Section 59.02 (1), Stats., provides:
"(1) The powers of a county as a body corporate can only be exercised by the board thereof, or in pursuance of a resolution or ordinance adopted by it." *Page 216
The power to create a committee and to provide for its scope and purposes is legislative in nature and could not be delegated to a committee. Powers of a ministerial or administrative nature, although involving some discretion, can be delegated. A statute, however, may require a specific manner of delegation. In Frenchv. Dunn County (1883), 58 Wis. 402, 406, 17 N.W. 1, it was stated:
"* * * The power to purchase the farm was exercised by the committee pursuant to a resolution adopted by the board. The action taken seems to conform to both the letter and spirit of the law in respect to the execution of corporate authority, unless there is something in the nature of the act to be performed which rendered it essential it should be executed by the entire board. There are, doubtless, powers vested in the county board which could not be delegated to any committee. Powers which are legislative in their character, which are confided to the judgment and discretion of the board itself, such as the levying of taxes, must be exercised under the immediate authority of the board. * * * The power to purchase a poor-farm can be as well exercised by a competent committee as by the whole body. Therefore, in the absence of any explicit provision of law showing that it was intended to intrust this duty to the county board alone, we think it might be exercised by a committee pursuant to a resolution by them adopted."
Also see Forest County v. Shaw (1912), 150 Wis. 294, 301, 302,136 N.W. 642; First Savings Trust Co. v. Milwaukee County (1914), 158 Wis. 207, 227, 228, 148 N.W. 22.
It can be argued that the board can create committees, prescribe their duties and manner of reporting and can, by board action, appoint the members thereof, or at least require that members appointed be confirmed by the board. In 19 OAG 302, 304 (1930), it is stated that then sec. 59.06 (1), Stats., authorized the board to appoint members to committees. A review of sec.59.06 (1), Stats. (1929), does not confirm a basis for such power.
The power of appointment is generally regarded as an executive function. It involves the exercise of discretion. In 42 Am. Jur.,Public Officers, sec. 92, 951, it is stated: *Page 217
"Common councils and other collective bodies are sometimes empowered to make appointments to office. In so doing they are not engaged in the deliberative business which is their ordinary work, but are exercising a special statutory authority, and such authority must be exercised in conformity to the statute conferring it."

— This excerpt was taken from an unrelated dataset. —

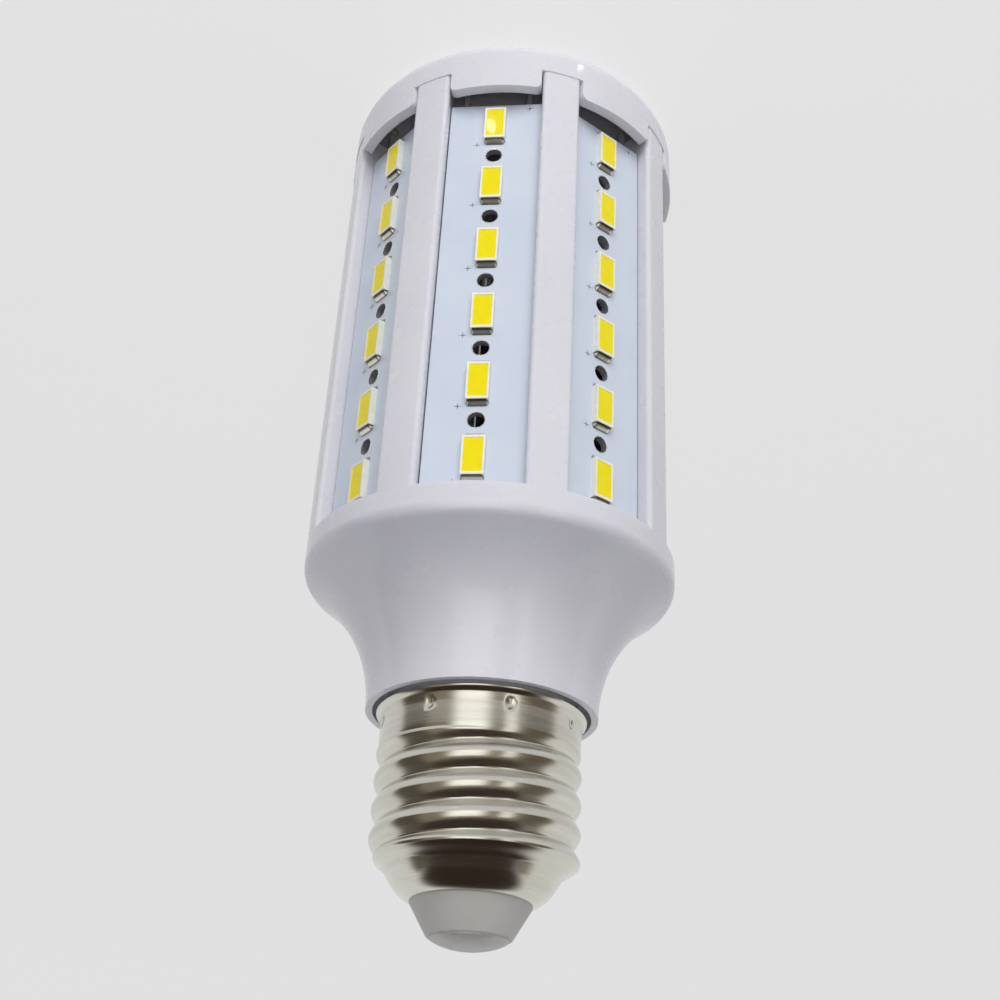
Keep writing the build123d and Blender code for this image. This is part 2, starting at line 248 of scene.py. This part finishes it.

We need not decide here whether the county board can itself make all appointments to committees or can require confirmation. In view of present sec. 59.06 (1), Stats., a strong argument can be made that it cannot, even though it was stated in 22 OAG 997 (1933) that former sec. 59.06 (1), Stats., which provided that a county board could create committees, prescribe duties and authorize its chairman to appoint, before the first day of November, committees from the members of the county board elect, did not govern appointments to committees after the board had met and that such appointments could be made in accordance with its duly adopted procedural rules. At that time, absent special meeting, the November meeting would be the first meeting of the board, and there would ordinarily be vacancies on standing committees since some former committee members would no longer be members of the board. By ch. 235, Laws of 1935, the legislature created sec. 59.04 (1) (b), Stats., to require an organizational meeting on the first Tuesday of May in each year and amended sec.59.06 (1), Stats., to provide that the chairman could appoint, on or before the first day of June in any year, committee members from members of the county board elect. Chapter 651, Laws of 1955, the overall county government revision law, renumbered sec.59.04 (1) (b) to (c), Stats., and changed the organizational meeting to the third Tuesday of each April and amended sec. 59.06 (1), Stats., to delete the reference to members of the countyboard elect, providing only that appointments be made from the members of the board.
The county board only has those powers which are granted by specific statute or which are necessarily implied. Where a statute provides that a power be exercised in a given manner, the statute must be complied with.
I am of the opinion that the reference to the June 1 date in sec. 59.06 (1), Stats., is directory and not a limitation on the power of the board to create committees for such purposes, and to *Page 218 authorize appointment thereto at such times as it deems it necessary to carry out the duties of the board. With the power to create committees goes the power to abolish such committees at such times as the board determines. The board also has broad powers as to the purposes for which such committees shall be appointed, their duties and manner of reporting. I am of the opinion, however, that such committees are created under the provisions of secs. 59.02 (1) and 59.06 (1), Stats., and that the power of appointment, if not exercised by the board, lies in the chairman and cannot be delegated to a committee of the board.